──────── Dataset section

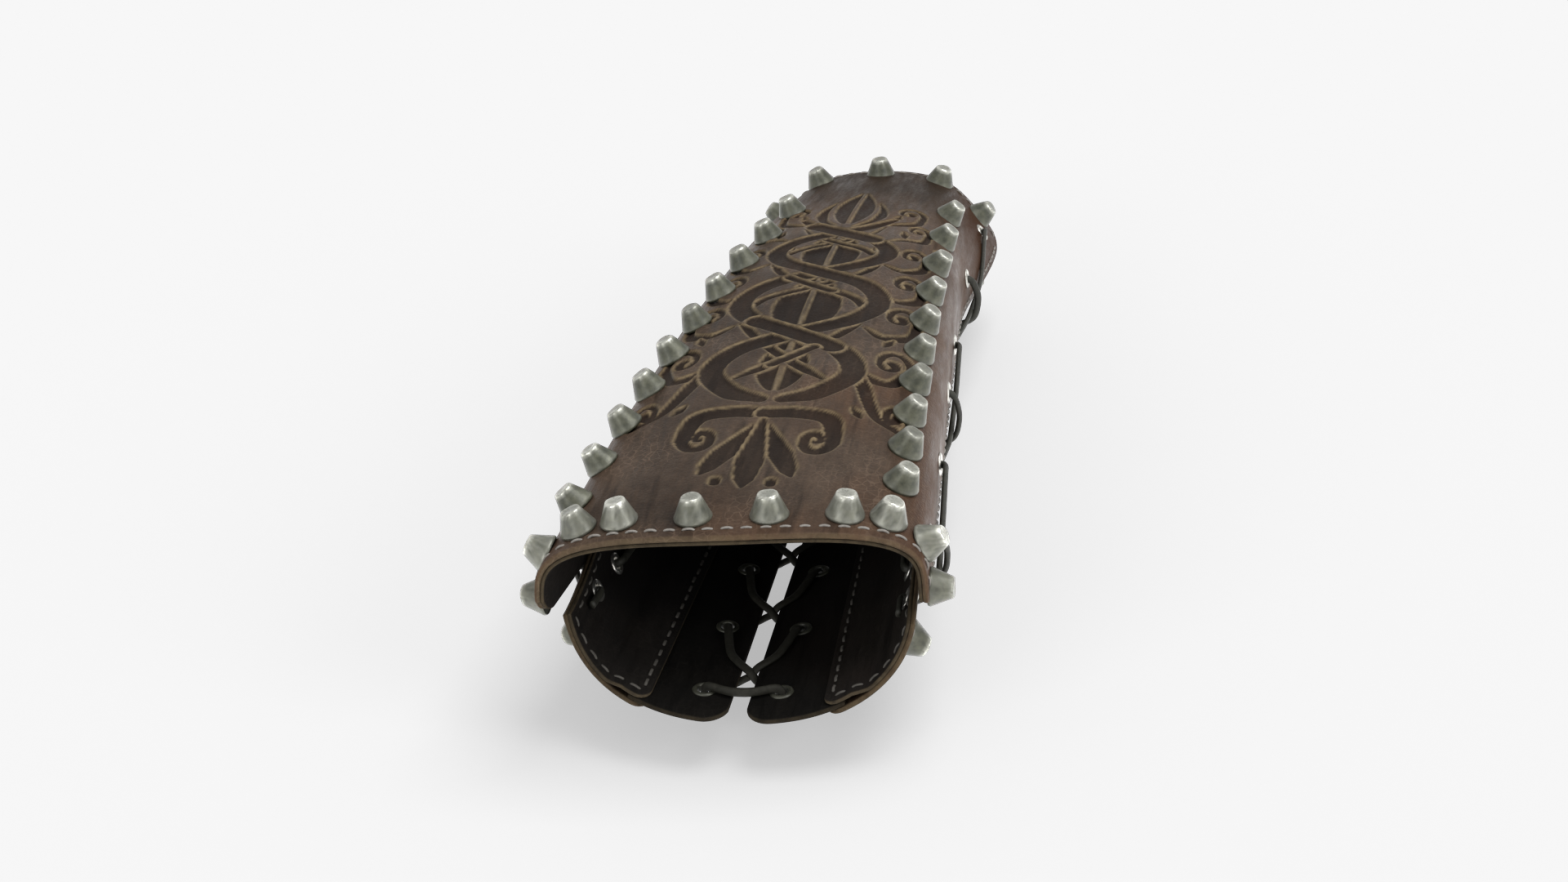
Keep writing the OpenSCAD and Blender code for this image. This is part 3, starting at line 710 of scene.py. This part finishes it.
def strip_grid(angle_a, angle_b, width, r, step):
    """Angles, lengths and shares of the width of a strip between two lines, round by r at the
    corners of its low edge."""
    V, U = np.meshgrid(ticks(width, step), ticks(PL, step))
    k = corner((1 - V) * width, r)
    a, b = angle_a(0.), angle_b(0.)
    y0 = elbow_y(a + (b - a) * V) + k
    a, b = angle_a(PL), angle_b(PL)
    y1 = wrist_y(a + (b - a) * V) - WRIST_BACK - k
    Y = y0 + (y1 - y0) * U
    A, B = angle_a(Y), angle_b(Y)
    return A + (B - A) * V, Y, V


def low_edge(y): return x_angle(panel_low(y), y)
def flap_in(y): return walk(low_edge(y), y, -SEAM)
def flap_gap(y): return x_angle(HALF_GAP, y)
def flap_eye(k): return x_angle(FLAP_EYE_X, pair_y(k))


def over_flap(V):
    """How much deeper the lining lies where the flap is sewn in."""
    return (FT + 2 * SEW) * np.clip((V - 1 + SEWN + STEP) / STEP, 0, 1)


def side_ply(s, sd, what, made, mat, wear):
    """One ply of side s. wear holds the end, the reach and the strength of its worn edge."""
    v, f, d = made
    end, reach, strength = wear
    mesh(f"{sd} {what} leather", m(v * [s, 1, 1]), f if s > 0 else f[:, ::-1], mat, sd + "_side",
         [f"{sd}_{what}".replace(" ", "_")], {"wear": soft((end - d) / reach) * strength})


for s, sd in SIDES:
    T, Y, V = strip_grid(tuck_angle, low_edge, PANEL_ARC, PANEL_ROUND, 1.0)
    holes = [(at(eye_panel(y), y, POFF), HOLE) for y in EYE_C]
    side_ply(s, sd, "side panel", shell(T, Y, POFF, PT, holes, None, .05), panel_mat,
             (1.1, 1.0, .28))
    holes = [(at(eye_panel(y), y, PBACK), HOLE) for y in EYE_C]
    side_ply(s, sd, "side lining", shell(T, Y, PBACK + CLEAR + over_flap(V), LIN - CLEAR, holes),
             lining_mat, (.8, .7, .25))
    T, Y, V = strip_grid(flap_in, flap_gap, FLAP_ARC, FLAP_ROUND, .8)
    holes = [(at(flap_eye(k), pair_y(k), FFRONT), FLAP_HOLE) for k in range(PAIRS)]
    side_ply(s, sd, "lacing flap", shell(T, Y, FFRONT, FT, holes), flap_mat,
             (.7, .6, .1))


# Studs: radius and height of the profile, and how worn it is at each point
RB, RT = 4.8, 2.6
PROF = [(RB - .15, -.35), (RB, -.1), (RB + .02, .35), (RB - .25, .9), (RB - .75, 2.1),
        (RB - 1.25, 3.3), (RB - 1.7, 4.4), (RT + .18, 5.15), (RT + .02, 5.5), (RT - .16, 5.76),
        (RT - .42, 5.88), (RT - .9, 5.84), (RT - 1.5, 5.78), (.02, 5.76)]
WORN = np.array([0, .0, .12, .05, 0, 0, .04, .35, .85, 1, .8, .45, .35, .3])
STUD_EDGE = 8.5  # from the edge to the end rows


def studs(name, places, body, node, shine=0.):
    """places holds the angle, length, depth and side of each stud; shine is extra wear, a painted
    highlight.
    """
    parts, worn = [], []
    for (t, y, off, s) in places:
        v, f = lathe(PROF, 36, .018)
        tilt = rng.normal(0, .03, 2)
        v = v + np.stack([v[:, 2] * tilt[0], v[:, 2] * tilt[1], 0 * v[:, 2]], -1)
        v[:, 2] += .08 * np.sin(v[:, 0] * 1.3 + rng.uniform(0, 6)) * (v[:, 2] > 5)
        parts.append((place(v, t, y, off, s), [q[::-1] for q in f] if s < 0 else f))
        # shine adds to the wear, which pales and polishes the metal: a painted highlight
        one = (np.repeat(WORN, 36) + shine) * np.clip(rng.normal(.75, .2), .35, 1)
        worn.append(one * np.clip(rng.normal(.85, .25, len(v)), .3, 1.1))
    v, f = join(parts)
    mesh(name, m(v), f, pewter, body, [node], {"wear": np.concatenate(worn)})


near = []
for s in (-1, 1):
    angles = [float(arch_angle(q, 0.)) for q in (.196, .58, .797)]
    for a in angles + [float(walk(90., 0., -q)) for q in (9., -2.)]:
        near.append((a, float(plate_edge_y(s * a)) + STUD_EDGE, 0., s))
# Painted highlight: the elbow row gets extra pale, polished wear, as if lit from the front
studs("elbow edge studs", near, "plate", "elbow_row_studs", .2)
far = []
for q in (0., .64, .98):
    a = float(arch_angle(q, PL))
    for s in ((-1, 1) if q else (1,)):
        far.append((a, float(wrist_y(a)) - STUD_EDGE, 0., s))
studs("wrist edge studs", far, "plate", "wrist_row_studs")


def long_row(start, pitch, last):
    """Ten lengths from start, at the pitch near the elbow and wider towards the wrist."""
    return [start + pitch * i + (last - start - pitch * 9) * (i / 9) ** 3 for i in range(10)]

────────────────

Restate every line of the data word for word.

## Answer in full
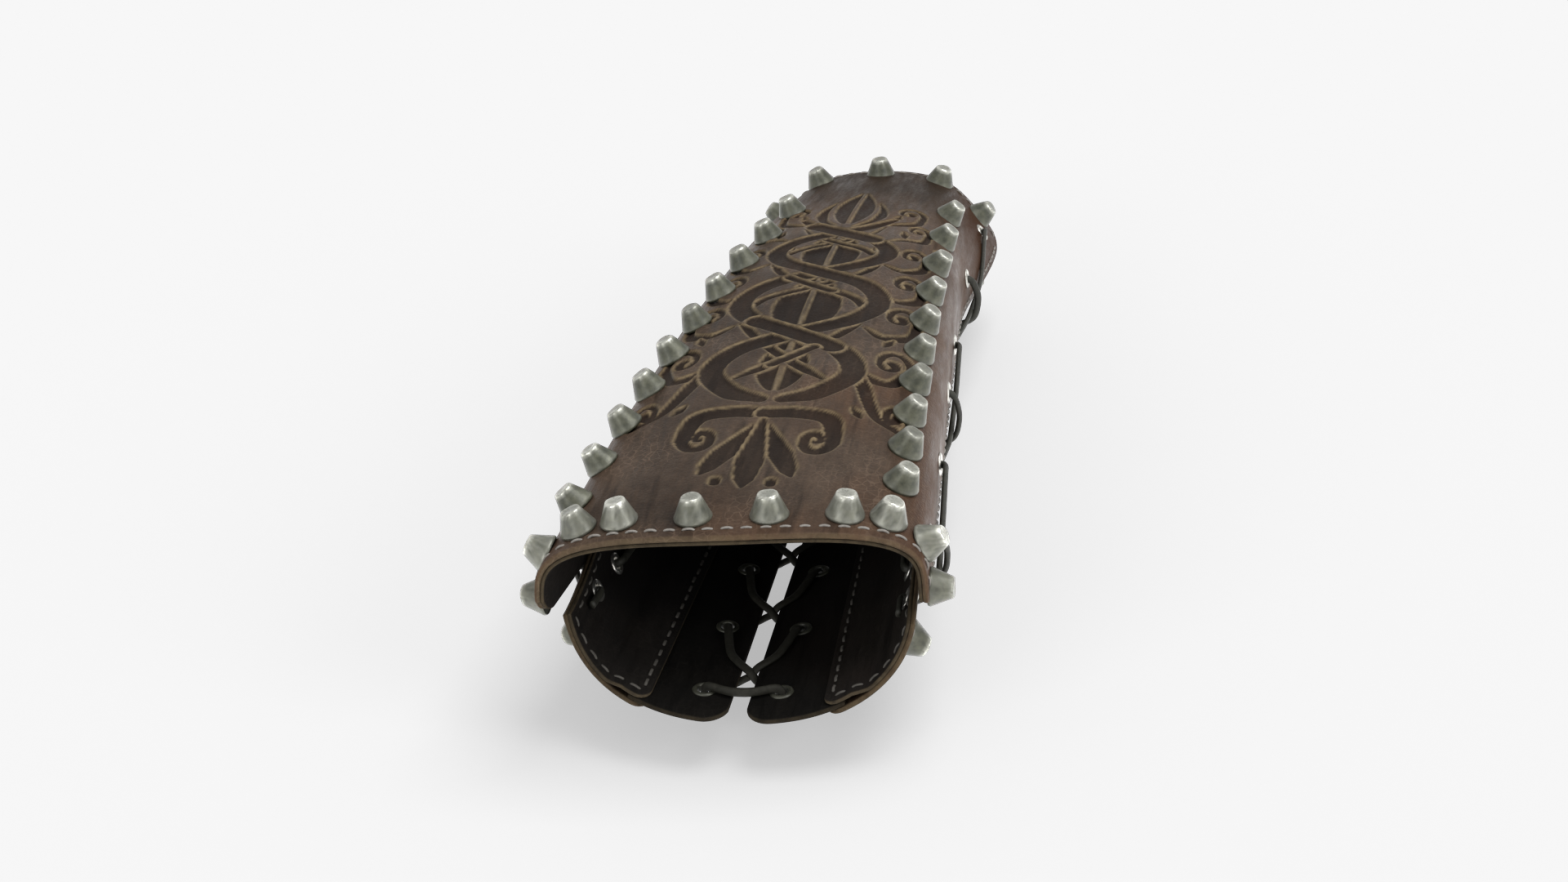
Keep writing the OpenSCAD and Blender code for this image. This is part 3, starting at line 710 of scene.py. This part finishes it.
def strip_grid(angle_a, angle_b, width, r, step):
    """Angles, lengths and shares of the width of a strip between two lines, round by r at the
    corners of its low edge."""
    V, U = np.meshgrid(ticks(width, step), ticks(PL, step))
    k = corner((1 - V) * width, r)
    a, b = angle_a(0.), angle_b(0.)
    y0 = elbow_y(a + (b - a) * V) + k
    a, b = angle_a(PL), angle_b(PL)
    y1 = wrist_y(a + (b - a) * V) - WRIST_BACK - k
    Y = y0 + (y1 - y0) * U
    A, B = angle_a(Y), angle_b(Y)
    return A + (B - A) * V, Y, V


def low_edge(y): return x_angle(panel_low(y), y)
def flap_in(y): return walk(low_edge(y), y, -SEAM)
def flap_gap(y): return x_angle(HALF_GAP, y)
def flap_eye(k): return x_angle(FLAP_EYE_X, pair_y(k))


def over_flap(V):
    """How much deeper the lining lies where the flap is sewn in."""
    return (FT + 2 * SEW) * np.clip((V - 1 + SEWN + STEP) / STEP, 0, 1)


def side_ply(s, sd, what, made, mat, wear):
    """One ply of side s. wear holds the end, the reach and the strength of its worn edge."""
    v, f, d = made
    end, reach, strength = wear
    mesh(f"{sd} {what} leather", m(v * [s, 1, 1]), f if s > 0 else f[:, ::-1], mat, sd + "_side",
         [f"{sd}_{what}".replace(" ", "_")], {"wear": soft((end - d) / reach) * strength})


for s, sd in SIDES:
    T, Y, V = strip_grid(tuck_angle, low_edge, PANEL_ARC, PANEL_ROUND, 1.0)
    holes = [(at(eye_panel(y), y, POFF), HOLE) for y in EYE_C]
    side_ply(s, sd, "side panel", shell(T, Y, POFF, PT, holes, None, .05), panel_mat,
             (1.1, 1.0, .28))
    holes = [(at(eye_panel(y), y, PBACK), HOLE) for y in EYE_C]
    side_ply(s, sd, "side lining", shell(T, Y, PBACK + CLEAR + over_flap(V), LIN - CLEAR, holes),
             lining_mat, (.8, .7, .25))
    T, Y, V = strip_grid(flap_in, flap_gap, FLAP_ARC, FLAP_ROUND, .8)
    holes = [(at(flap_eye(k), pair_y(k), FFRONT), FLAP_HOLE) for k in range(PAIRS)]
    side_ply(s, sd, "lacing flap", shell(T, Y, FFRONT, FT, holes), flap_mat,
             (.7, .6, .1))


# Studs: radius and height of the profile, and how worn it is at each point
RB, RT = 4.8, 2.6
PROF = [(RB - .15, -.35), (RB, -.1), (RB + .02, .35), (RB - .25, .9), (RB - .75, 2.1),
        (RB - 1.25, 3.3), (RB - 1.7, 4.4), (RT + .18, 5.15), (RT + .02, 5.5), (RT - .16, 5.76),
        (RT - .42, 5.88), (RT - .9, 5.84), (RT - 1.5, 5.78), (.02, 5.76)]
WORN = np.array([0, .0, .12, .05, 0, 0, .04, .35, .85, 1, .8, .45, .35, .3])
STUD_EDGE = 8.5  # from the edge to the end rows


def studs(name, places, body, node, shine=0.):
    """places holds the angle, length, depth and side of each stud; shine is extra wear, a painted
    highlight.
    """
    parts, worn = [], []
    for (t, y, off, s) in places:
        v, f = lathe(PROF, 36, .018)
        tilt = rng.normal(0, .03, 2)
        v = v + np.stack([v[:, 2] * tilt[0], v[:, 2] * tilt[1], 0 * v[:, 2]], -1)
        v[:, 2] += .08 * np.sin(v[:, 0] * 1.3 + rng.uniform(0, 6)) * (v[:, 2] > 5)
        parts.append((place(v, t, y, off, s), [q[::-1] for q in f] if s < 0 else f))
        # shine adds to the wear, which pales and polishes the metal: a painted highlight
        one = (np.repeat(WORN, 36) + shine) * np.clip(rng.normal(.75, .2), .35, 1)
        worn.append(one * np.clip(rng.normal(.85, .25, len(v)), .3, 1.1))
    v, f = join(parts)
    mesh(name, m(v), f, pewter, body, [node], {"wear": np.concatenate(worn)})


near = []
for s in (-1, 1):
    angles = [float(arch_angle(q, 0.)) for q in (.196, .58, .797)]
    for a in angles + [float(walk(90., 0., -q)) for q in (9., -2.)]:
        near.append((a, float(plate_edge_y(s * a)) + STUD_EDGE, 0., s))
# Painted highlight: the elbow row gets extra pale, polished wear, as if lit from the front
studs("elbow edge studs", near, "plate", "elbow_row_studs", .2)
far = []
for q in (0., .64, .98):
    a = float(arch_angle(q, PL))
    for s in ((-1, 1) if q else (1,)):
        far.append((a, float(wrist_y(a)) - STUD_EDGE, 0., s))
studs("wrist edge studs", far, "plate", "wrist_row_studs")


def long_row(start, pitch, last):
    """Ten lengths from start, at the pitch near the elbow and wider towards the wrist."""
    return [start + pitch * i + (last - start - pitch * 9) * (i / 9) ** 3 for i in range(10)]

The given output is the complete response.